Recorded information
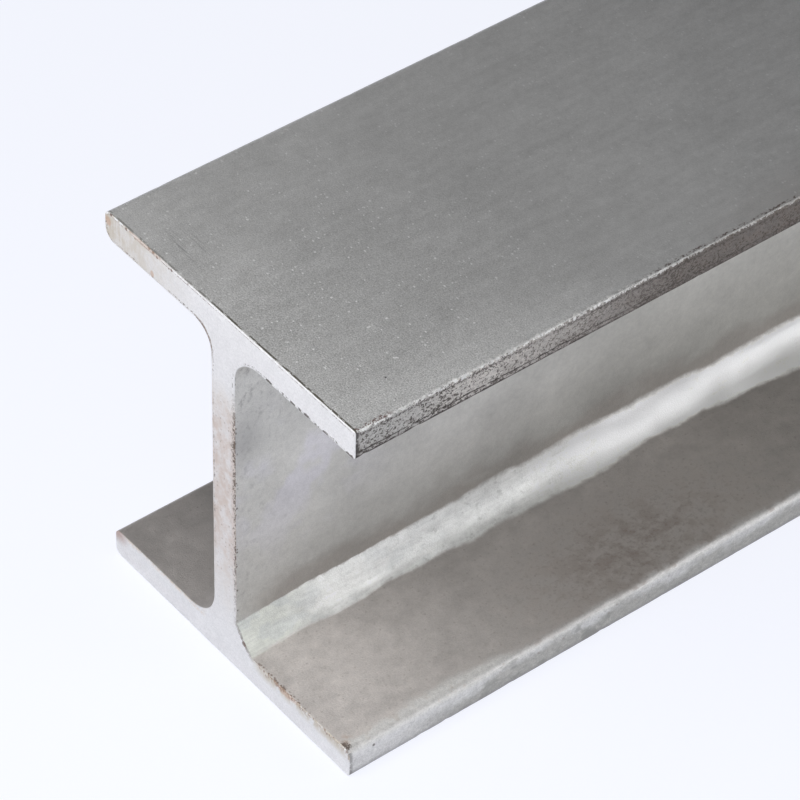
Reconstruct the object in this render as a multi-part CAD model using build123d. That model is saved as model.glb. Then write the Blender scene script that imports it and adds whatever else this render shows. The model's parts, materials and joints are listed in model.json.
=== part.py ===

* * *

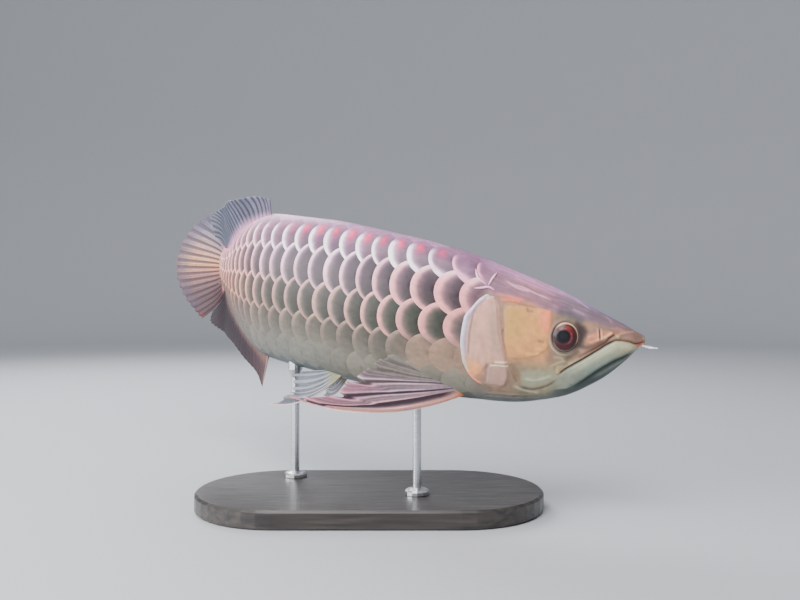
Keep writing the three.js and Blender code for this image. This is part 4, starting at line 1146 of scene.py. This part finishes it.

--

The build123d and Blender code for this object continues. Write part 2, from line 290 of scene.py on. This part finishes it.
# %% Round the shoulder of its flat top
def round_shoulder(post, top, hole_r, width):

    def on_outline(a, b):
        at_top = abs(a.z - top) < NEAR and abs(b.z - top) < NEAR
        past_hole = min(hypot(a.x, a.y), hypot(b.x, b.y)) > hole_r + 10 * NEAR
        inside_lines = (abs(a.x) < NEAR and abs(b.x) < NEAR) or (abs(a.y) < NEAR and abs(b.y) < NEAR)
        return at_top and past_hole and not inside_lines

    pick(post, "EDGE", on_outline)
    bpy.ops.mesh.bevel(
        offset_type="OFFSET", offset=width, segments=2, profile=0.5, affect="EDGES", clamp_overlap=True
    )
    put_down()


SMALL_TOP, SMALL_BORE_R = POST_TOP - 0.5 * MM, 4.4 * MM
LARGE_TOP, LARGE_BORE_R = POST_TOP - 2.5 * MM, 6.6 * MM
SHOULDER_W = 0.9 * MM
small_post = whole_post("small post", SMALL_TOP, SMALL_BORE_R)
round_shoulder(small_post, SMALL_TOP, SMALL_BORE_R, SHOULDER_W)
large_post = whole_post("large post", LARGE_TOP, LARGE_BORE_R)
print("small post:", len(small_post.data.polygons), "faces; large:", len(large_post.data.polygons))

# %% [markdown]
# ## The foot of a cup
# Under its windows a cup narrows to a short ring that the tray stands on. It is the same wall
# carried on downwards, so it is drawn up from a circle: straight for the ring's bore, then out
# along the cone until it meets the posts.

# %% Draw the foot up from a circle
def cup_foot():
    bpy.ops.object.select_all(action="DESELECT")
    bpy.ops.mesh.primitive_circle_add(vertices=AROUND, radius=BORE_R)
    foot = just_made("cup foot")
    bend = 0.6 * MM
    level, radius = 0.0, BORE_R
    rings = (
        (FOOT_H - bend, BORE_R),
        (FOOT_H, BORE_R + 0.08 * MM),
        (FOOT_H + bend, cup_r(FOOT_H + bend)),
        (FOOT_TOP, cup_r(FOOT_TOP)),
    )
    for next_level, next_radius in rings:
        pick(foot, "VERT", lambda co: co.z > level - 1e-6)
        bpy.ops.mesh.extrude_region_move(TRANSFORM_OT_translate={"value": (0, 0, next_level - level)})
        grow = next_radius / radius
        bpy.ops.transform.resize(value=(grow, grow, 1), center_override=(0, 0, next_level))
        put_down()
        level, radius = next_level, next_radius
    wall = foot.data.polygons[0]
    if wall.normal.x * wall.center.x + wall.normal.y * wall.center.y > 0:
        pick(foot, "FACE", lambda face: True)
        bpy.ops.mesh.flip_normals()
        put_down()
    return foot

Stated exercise
Count the lines in the records above that contain the word "this", and reply with only that number.

Finished task
3